The problem — Your task is to quote the listing below exactly, beginning with its first line and ending on the line bearing "INBOARD_LINE = wall_line(15, 18, INBOARD_ENDS)".

═══

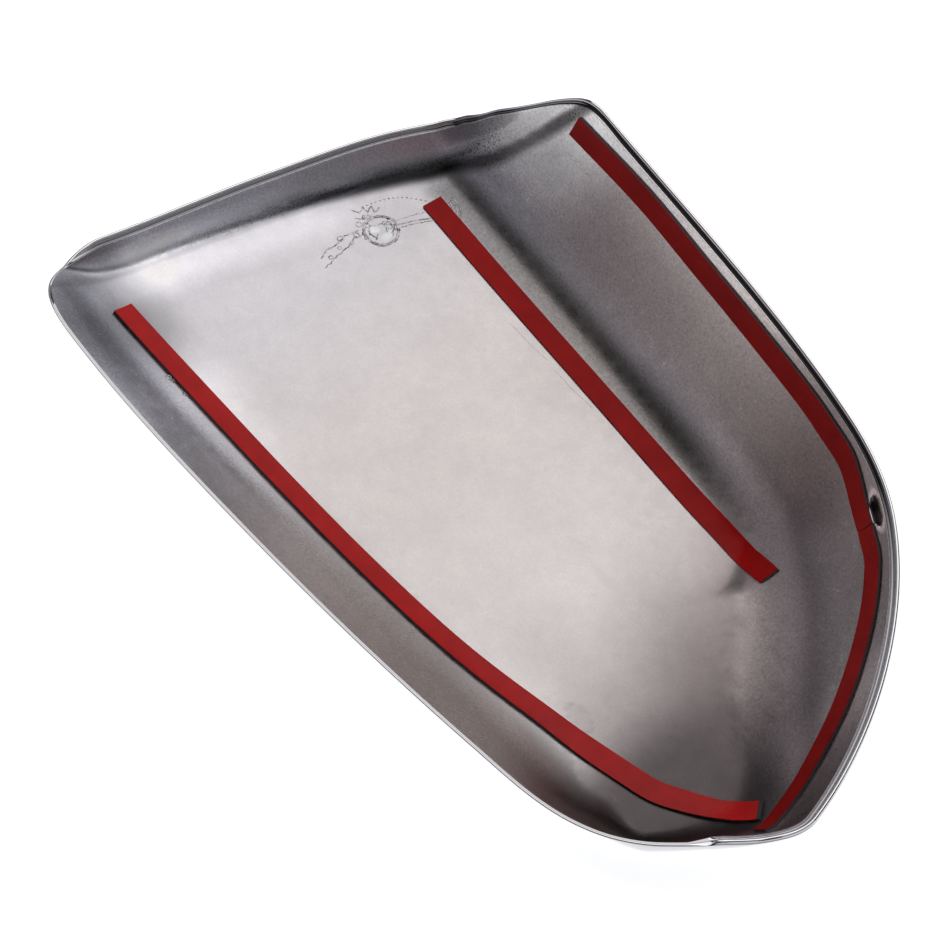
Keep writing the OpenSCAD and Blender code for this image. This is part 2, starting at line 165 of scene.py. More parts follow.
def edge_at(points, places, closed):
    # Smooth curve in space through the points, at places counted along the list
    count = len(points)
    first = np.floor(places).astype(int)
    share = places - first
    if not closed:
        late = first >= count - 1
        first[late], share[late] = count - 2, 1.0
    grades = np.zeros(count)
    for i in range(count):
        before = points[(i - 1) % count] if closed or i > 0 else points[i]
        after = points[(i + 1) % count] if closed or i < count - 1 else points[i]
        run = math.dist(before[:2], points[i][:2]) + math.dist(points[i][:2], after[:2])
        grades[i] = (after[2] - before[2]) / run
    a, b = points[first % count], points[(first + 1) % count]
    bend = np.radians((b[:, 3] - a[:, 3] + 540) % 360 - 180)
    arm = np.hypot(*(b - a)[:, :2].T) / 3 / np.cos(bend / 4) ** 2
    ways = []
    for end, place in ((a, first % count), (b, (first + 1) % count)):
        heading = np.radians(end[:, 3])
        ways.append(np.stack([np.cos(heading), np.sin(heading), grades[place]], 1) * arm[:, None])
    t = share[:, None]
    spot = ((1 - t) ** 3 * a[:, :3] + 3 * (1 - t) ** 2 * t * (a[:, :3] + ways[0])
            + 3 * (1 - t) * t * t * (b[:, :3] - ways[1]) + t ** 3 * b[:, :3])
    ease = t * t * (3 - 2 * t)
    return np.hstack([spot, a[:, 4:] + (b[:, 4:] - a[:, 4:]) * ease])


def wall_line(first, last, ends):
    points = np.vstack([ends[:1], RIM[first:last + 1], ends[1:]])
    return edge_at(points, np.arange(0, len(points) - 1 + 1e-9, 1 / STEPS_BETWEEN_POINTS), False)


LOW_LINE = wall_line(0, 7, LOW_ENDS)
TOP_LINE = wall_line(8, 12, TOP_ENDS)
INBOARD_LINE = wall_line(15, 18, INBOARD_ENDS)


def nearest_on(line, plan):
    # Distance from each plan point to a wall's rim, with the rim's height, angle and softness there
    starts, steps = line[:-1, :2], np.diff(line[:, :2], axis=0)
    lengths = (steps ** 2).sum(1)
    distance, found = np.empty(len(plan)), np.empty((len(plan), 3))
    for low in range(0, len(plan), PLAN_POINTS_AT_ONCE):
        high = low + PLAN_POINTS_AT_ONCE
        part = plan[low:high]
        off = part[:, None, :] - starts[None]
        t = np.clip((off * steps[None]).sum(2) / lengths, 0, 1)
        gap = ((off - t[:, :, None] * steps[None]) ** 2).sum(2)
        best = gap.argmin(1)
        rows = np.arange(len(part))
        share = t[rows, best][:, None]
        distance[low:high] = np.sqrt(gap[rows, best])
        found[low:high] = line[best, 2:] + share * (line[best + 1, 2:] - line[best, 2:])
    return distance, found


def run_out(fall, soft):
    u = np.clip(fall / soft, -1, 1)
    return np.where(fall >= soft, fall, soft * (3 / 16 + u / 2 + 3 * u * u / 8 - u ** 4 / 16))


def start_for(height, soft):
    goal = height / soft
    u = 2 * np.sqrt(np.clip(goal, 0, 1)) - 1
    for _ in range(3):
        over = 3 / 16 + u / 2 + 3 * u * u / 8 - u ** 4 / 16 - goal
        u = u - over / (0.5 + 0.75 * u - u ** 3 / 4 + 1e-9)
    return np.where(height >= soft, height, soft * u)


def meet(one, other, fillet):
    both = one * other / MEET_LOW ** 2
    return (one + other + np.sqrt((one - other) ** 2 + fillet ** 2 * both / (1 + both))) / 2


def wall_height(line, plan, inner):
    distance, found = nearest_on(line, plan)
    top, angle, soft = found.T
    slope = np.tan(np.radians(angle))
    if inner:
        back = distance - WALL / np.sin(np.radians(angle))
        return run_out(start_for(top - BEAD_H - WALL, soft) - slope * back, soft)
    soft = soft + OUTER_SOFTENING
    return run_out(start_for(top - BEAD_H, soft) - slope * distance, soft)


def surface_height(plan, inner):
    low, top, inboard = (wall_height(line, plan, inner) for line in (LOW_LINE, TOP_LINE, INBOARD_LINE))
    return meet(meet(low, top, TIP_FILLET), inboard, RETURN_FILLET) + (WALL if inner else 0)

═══

Output for this task —
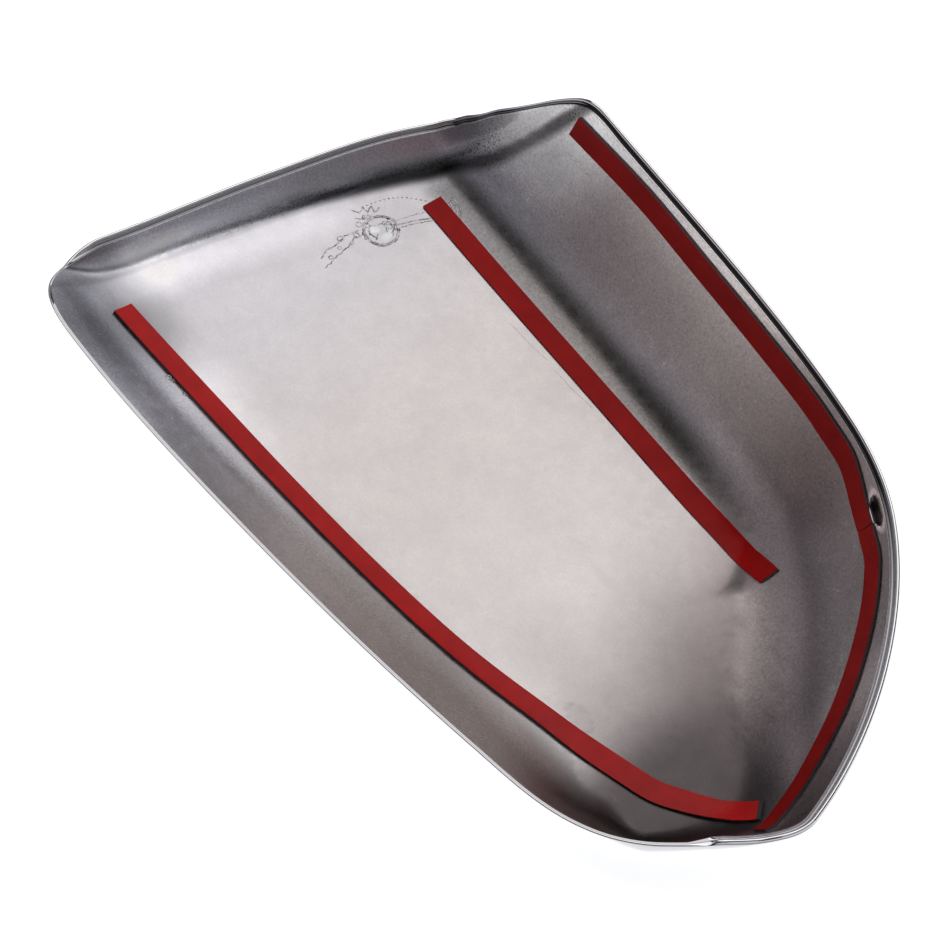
Keep writing the OpenSCAD and Blender code for this image. This is part 2, starting at line 165 of scene.py. More parts follow.
def edge_at(points, places, closed):
    # Smooth curve in space through the points, at places counted along the list
    count = len(points)
    first = np.floor(places).astype(int)
    share = places - first
    if not closed:
        late = first >= count - 1
        first[late], share[late] = count - 2, 1.0
    grades = np.zeros(count)
    for i in range(count):
        before = points[(i - 1) % count] if closed or i > 0 else points[i]
        after = points[(i + 1) % count] if closed or i < count - 1 else points[i]
        run = math.dist(before[:2], points[i][:2]) + math.dist(points[i][:2], after[:2])
        grades[i] = (after[2] - before[2]) / run
    a, b = points[first % count], points[(first + 1) % count]
    bend = np.radians((b[:, 3] - a[:, 3] + 540) % 360 - 180)
    arm = np.hypot(*(b - a)[:, :2].T) / 3 / np.cos(bend / 4) ** 2
    ways = []
    for end, place in ((a, first % count), (b, (first + 1) % count)):
        heading = np.radians(end[:, 3])
        ways.append(np.stack([np.cos(heading), np.sin(heading), grades[place]], 1) * arm[:, None])
    t = share[:, None]
    spot = ((1 - t) ** 3 * a[:, :3] + 3 * (1 - t) ** 2 * t * (a[:, :3] + ways[0])
            + 3 * (1 - t) * t * t * (b[:, :3] - ways[1]) + t ** 3 * b[:, :3])
    ease = t * t * (3 - 2 * t)
    return np.hstack([spot, a[:, 4:] + (b[:, 4:] - a[:, 4:]) * ease])


def wall_line(first, last, ends):
    points = np.vstack([ends[:1], RIM[first:last + 1], ends[1:]])
    return edge_at(points, np.arange(0, len(points) - 1 + 1e-9, 1 / STEPS_BETWEEN_POINTS), False)


LOW_LINE = wall_line(0, 7, LOW_ENDS)
TOP_LINE = wall_line(8, 12, TOP_ENDS)
INBOARD_LINE = wall_line(15, 18, INBOARD_ENDS)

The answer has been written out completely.